The Royal Bank of Scotland’s global restructuring group (GRG) stripped down companies in order to improve RBS’s capital position, according to an investigation from a national newspaper.
The national newspaper states that the purpose of GRG was to help ailing businesses in terms of minimising losses, business restructuring and ultimate return to profitability. Instead, The Times revealed that the bank “ trained hundreds of frontline GRG staff in how to assess the small and mid-sized companies they were restructuring in terms of their impact on the bank’s capital ratio.”
The SMEs were then ‘‘subjected to excessive fees and charges and to questionable revaluations of the assets their loans were secured against,” causing many businesses to fail.’’
Banks have to ensure they have enough capital to absorb any potential losses they may incur when they lend. Businesses that are smaller require more capital because they are higher risk, and according to The Times, this was the incentive for RBS to expedite the removal of high risk assets. The newspaper states this practice would allow the bank to pass stress tests and improve its capital position.

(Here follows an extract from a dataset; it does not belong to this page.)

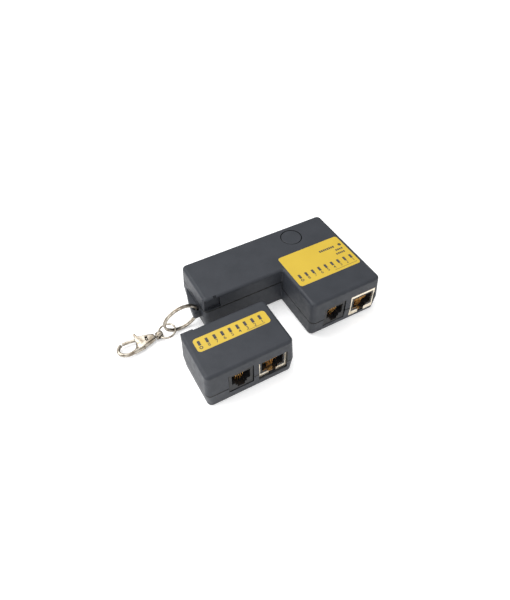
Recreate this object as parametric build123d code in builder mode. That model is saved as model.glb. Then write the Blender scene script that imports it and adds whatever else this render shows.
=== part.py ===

The Times also revealed that the Serious Fraud Office is observing the events unfolding at GRG.
“Following the reckless lending leading up to the financial crisis, many of our customers and their businesses ended up in serious financial difficulty. GRG helped minimise losses where it could and successfully restructured a significant number of businesses it worked with, advancing over £100 million of new lending and safeguarding hundreds of thousands of jobs,” a RBS spokesman told The Times.